Scientific classification
- Kingdom: Animalia
- Phylum: Chordata
- Class: Reptilia
- Order: Squamata
- Family: Scincidae
- Genus: Plestiodon
- Species: P. multivirgatus
- Binomial name: Plestiodon multivirgatus Hallowell, 1857
- Synonyms: Plestiodon multivirgatum Hallowell, 1857; Eumeces multivirgatus — Cope, 1875; Eumeces gaigeae Taylor, 1935; Eumeces multivirgatus gaigeae — Lowe, 1955; Eumeces multivirgatus — Stebbins, 1985; Plestiodon multivirgatus — Schmitz et al., 2004;

= Plestiodon multivirgatus =

- Genus: Plestiodon
- Species: multivirgatus
- Authority: Hallowell, 1857
- Conservation status: LC
- Synonyms: Plestiodon multivirgatum Hallowell, 1857, Eumeces multivirgatus , — Cope, 1875, Eumeces gaigeae , Taylor, 1935, Eumeces multivirgatus gaigeae — Lowe, 1955, Eumeces multivirgatus , — Stebbins, 1985, Plestiodon multivirgatus , — Schmitz et al., 2004

Species of lizard

Plestiodon multivirgatus, commonly known as the many-lined skink, the northern many-lined skink, or the variable skink, is a medium-sized species of lizard, a member of the North American skink genus Plestiodon in the family Scincidae. The species is native to the western United States.

==Taxonomy==
The taxonomy of this species is somewhat unclear, even amongst researchers. Most commonly, two subspecies are recognized:
- P. m. multivirgatus (Hallowell, 1857) – northern many-lined skink
- P. m. epipleurotus (Cope, 1880) – variable skink

The latter is sometimes treated as a separate species Plestiodon epipleurotus or Plestiodon gaigeae (Taylor, 1935), or given as the subspecies P. m. gaigeae. These last two scientific names are in honor of American herpetologist Helen Beulah Thompson Gaige (1890-1976) of the University of Michigan.
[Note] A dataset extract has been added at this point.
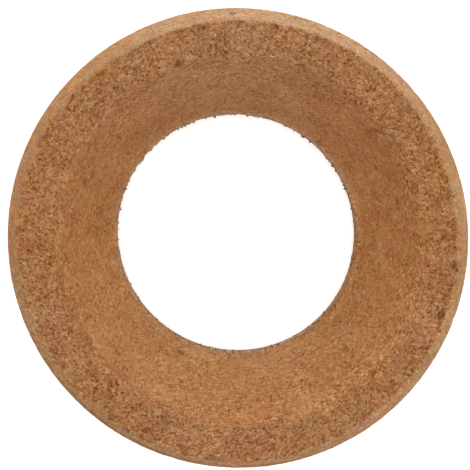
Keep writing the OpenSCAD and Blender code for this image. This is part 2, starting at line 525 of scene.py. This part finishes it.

P. m. epipleurotus is also called the two-lined skink.

==Description==
The many-lined skink is a medium-sized skink reaching a maximum snout-to-vent length (SVL) of about 7.5 cm and a total length of roughly 19 cm. Its body is olive to brown in color. P. m. multivirgatus has black stripes along the body and tail, while P. m. epipleurotus has two white stripes with black borders.

==Geographic range & habitat==
The geographic range of P. m. multivirgatus in the north includes southern South Dakota, Nebraska, and Wyoming, and extends in the south to the Arkansas River in Colorado. P. m. multivirgatus prefers sandy soil and occurs in habitat below 1675 m.

P. m. epipleurotus occurs from south-eastern Utah and southern Colorado through Arizona, New Mexico, and western Texas. It lives in rocky habitat up to elevations of 2600 m.

==Reproduction==
P. multivirgatus is oviparous. Eggs are deposited under rocks.